Reason 2: Bulk executor tool requires to pull all the data associated with a batch (referenced here as maxInMemorySortingBatchSize) in memory. Moreover, the tool performs better with larger batch size . So, increasing the amount of available system memory will lead to higher throughput,
Reason 3: Server GC is optimized for throughput as opposed to workstation GC. Turning server GC on will positively impact ingestion throughput.
Reason 4: The client should be located as close to Cosmos DB instance as possible to minimize any network delay. The most ideal place to host the bulk executor library would an Azure VM hosted in the same region as the Cosmos DB instance.
Tip 4: Do consider running the multiple instances of bulk executor library each on a separate machine in order to allocate more CPU core, and system memory overall. This is especially handy when hosting the library in Azure VMs. One can employ a set of small instances instead of one or few large ones.
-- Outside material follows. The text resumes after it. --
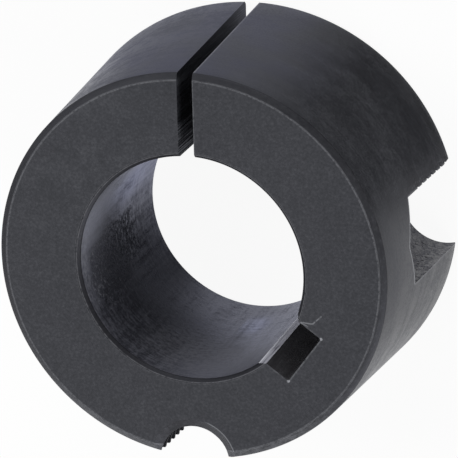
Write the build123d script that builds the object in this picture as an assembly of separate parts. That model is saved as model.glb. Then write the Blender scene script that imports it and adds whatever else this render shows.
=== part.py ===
from build123d import *
from math import cos, radians, sin, sqrt, tan
import os
os.makedirs("parts", exist_ok=True)

# Taper bush, one solid. It stands on its large end, the small end is up.
# Angles are measured clockwise from the saw slot, seen from the small end.

# tapered body
LARGE_END_DIA = 47.6
LENGTH = 25.4
TAPER_HALF_ANGLE = 4.0
SMALL_END_CHAMFER_WIDTH = 0.65
SMALL_END_CHAMFER_DEPTH = 0.35
LARGE_END_CHAMFER = 0.4

# bore
BORE_DIA = 25.4
BORE_EDGE_BREAK = 0.4

# saw slot, through one wall
SLOT_WIDTH = 1.75

# keyway in the bore, full length
KEYWAY_WIDTH = 6.35
KEYWAY_DEPTH = 3.15
KEYWAY_ANGLE = 126.2
KEYWAY_EDGE_CHAMFER = 0.7
KEYWAY_CORNER_RADIUS = 0.2

# half-holes that share the tapered seat with the hub
HOLE_PITCH_DIA = 44.7

# jacking half-hole, threaded, through, opposite the slot
JACK_ANGLE = 180.6
JACK_THREAD_MINOR_DIA = 7.76
JACK_COUNTERSINK_DIA = 9.7
JACK_COUNTERSINK_ANGLE = 120.0

# screw half-holes, plain, blind, open at the large end
SCREW_HOLE_DIA = 9.94
SCREW_HOLE_DEPTH = 14.9
SCREW_HOLE_ANGLE = 85.9
SCREW_HOLE_POINT_ANGLE = 130.0
SCREW_COUNTERSINK_DIA = 10.3
SCREW_COUNTERSINK_ANGLE = 90.0

OVERRUN = 2.0

large_r = LARGE_END_DIA / 2
bore_r = BORE_DIA / 2
pitch_r = HOLE_PITCH_DIA / 2
taper = tan(radians(TAPER_HALF_ANGLE))
small_r = large_r - LENGTH * taper


def around(radius, clockwise):
    """Point in plan at a clockwise angle from the slot."""
    return (radius * sin(radians(clockwise)), radius * cos(radians(clockwise)))


def countersink(hole_dia, mouth_dia, included, at, z, up):
    """Countersink cone of an included angle, its mouth on the face at z."""
    spread = tan(radians(included / 2))
    lead = (mouth_dia - hole_dia) / 2 / spread
    tool = Cone(
        bottom_radius=mouth_dia / 2 + OVERRUN * spread,
        top_radius=hole_dia / 2,
        height=OVERRUN + lead,
        align=(Align.CENTER, Align.CENTER, Align.MIN),
    )
    if up:
        return Pos(at[0], at[1], z - OVERRUN) * tool
    return Pos(at[0], at[1], z + OVERRUN) * Rot(180, 0, 0) * tool


# body: one turned profile, radius against height
profile = Polyline(
    (bore_r + BORE_EDGE_BREAK, 0, 0),
    (large_r - LARGE_END_CHAMFER, 0, 0),
    (large_r - LARGE_END_CHAMFER * taper, 0, LARGE_END_CHAMFER),
    (small_r + SMALL_END_CHAMFER_DEPTH * taper, 0, LENGTH - SMALL_END_CHAMFER_DEPTH),
    (small_r - SMALL_END_CHAMFER_WIDTH, 0, LENGTH),
    (bore_r + BORE_EDGE_BREAK, 0, LENGTH),
    (bore_r, 0, LENGTH - BORE_EDGE_BREAK),
    (bore_r, 0, BORE_EDGE_BREAK),
    close=True,
)
body = revolve(make_face(profile), axis=Axis.Z, revolution_arc=360)

# saw slot
slot_reach = large_r + OVERRUN
slot = Pos(0, slot_reach / 2, LENGTH / 2) * Box(SLOT_WIDTH, slot_reach, LENGTH + 2 * OVERRUN)
body -= slot

# keyway with its edges at the bore chamfered and its floor corners rounded
half_w = KEYWAY_WIDTH / 2
flare = half_w + KEYWAY_EDGE_CHAMFER
edge_x = sqrt(bore_r ** 2 - flare ** 2)
floor_x = bore_r + KEYWAY_DEPTH
key_outline = Polyline(
    (0, -flare),
    (edge_x, -flare),
    (edge_x + KEYWAY_EDGE_CHAMFER, -half_w),
    (floor_x, -half_w),
    (floor_x, half_w),
    (edge_x + KEYWAY_EDGE_CHAMFER, half_w),
    (edge_x, flare),
    (0, flare),
    close=True,
)
key_tool = extrude(make_face(key_outline), LENGTH + 2 * OVERRUN, dir=(0, 0, 1))
floor_corners = key_tool.edges().filter_by(Axis.Z).sort_by(Axis.X)[-2:]
key_tool = fillet(floor_corners, KEYWAY_CORNER_RADIUS)
body -= Pos(0, 0, -OVERRUN) * Rot(0, 0, 90 - KEYWAY_ANGLE) * key_tool

# jacking half-hole, at the thread's minor diameter
jack_at = around(pitch_r, JACK_ANGLE)
jack_hole = Pos(jack_at[0], jack_at[1], LENGTH / 2) * Cylinder(
    JACK_THREAD_MINOR_DIA / 2, LENGTH + 2 * OVERRUN
)
body -= jack_hole
for z, up in ((0, True), (LENGTH, False)):
    body -= countersink(
        JACK_THREAD_MINOR_DIA, JACK_COUNTERSINK_DIA, JACK_COUNTERSINK_ANGLE, jack_at, z, up
    )

# screw half-holes, one each side of the slot, drilled from the large end
screw_r = SCREW_HOLE_DIA / 2
point_h = screw_r / tan(radians(SCREW_HOLE_POINT_ANGLE / 2))
for side in (1, -1):
    at = around(pitch_r, side * SCREW_HOLE_ANGLE)
    drill_len = SCREW_HOLE_DEPTH + OVERRUN
    drill = Pos(at[0], at[1], SCREW_HOLE_DEPTH - drill_len / 2) * Cylinder(screw_r, drill_len)
    point = Pos(at[0], at[1], SCREW_HOLE_DEPTH + point_h / 2) * Cone(screw_r, 0, point_h)
    body -= drill
    body -= point
    body -= countersink(
        SCREW_HOLE_DIA, SCREW_COUNTERSINK_DIA, SCREW_COUNTERSINK_ANGLE, at, 0, True
    )

taper_bush = body.solid()
taper_bush.label = "taper_bush"
print("volume", round(taper_bush.volume, 1), "box", taper_bush.bounding_box())
export_step(taper_bush, "parts/taper_bush.step")
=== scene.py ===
from math import cos, hypot, pi, radians, sin, sqrt, tan

import bmesh
import bpy
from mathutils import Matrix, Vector


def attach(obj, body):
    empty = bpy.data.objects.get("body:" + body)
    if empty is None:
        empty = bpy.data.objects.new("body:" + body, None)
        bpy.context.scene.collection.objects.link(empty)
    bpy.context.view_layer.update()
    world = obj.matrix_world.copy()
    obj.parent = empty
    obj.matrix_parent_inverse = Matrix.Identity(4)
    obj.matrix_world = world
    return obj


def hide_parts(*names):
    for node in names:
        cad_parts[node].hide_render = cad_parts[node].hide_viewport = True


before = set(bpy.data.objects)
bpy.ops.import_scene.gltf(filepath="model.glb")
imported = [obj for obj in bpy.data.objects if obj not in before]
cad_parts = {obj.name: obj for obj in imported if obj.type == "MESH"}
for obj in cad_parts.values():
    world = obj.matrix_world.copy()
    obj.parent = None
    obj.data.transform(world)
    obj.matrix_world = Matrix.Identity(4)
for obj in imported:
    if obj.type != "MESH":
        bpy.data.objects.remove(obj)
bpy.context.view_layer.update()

# ---------------------------------------------------------------- sizes
# lengths in metres, angles in degrees clockwise from the slot as seen from the small end
MM = 0.001
TOUCHING = 1e-6
OVERRUN = 2 * MM
BODY_SIDES = 360
ROUND_SIDES = 96
SMOOTH_ANGLE = 28.0

LENGTH = 25.4 * MM
LARGE_R = 23.8 * MM
TAPER = tan(radians(4.0))
SMALL_R = LARGE_R - LENGTH * TAPER
BORE_R = 12.7 * MM
SMALL_CHAMFER = 0.35 * MM
SMALL_CHAMFER_WIDTH = 0.65 * MM
LARGE_CHAMFER = 0.40 * MM
BORE_EDGE = 0.40 * MM
EDGE_ROUND = 0.12 * MM

SLOT_WIDTH = 1.75 * MM

KEY_WIDTH = 6.35 * MM
KEY_FLOOR = BORE_R + 3.15 * MM
KEY_ANGLE = 126.2
KEY_CHAMFER = 0.7 * MM
KEY_CORNER = 0.2 * MM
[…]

It should be easy to perform a cost benefit analysis to come up with the right set up.
Why is it important look at the throttling metrics?
This is perhaps self-explanatory, however, I still wanted to mention this for completeness.
At a high level, if a collection is being throttled during bulk ingestion, increasing the provisioned throughput of the collection will lead to higher throughput.
Follow this article to know more about throttling aka RequestTooLargeException aka 429s.
Tip 5: The effect of changing provisioned throughput (programmatically or through azure portal) with Cosmos DB is instantaneous.
Wish 2: I wish that the Bulk Executor had exposed an API to inform about the number of throttles, and the amount of time it had spent on retrying at any point during the run time of the tool. This would have allowed one to debug performance issues related to throttling. Moreover, this would allow one dynamically scale up or scale down RUs of a collection, especially when the data source can yield data at a rate that varies over time.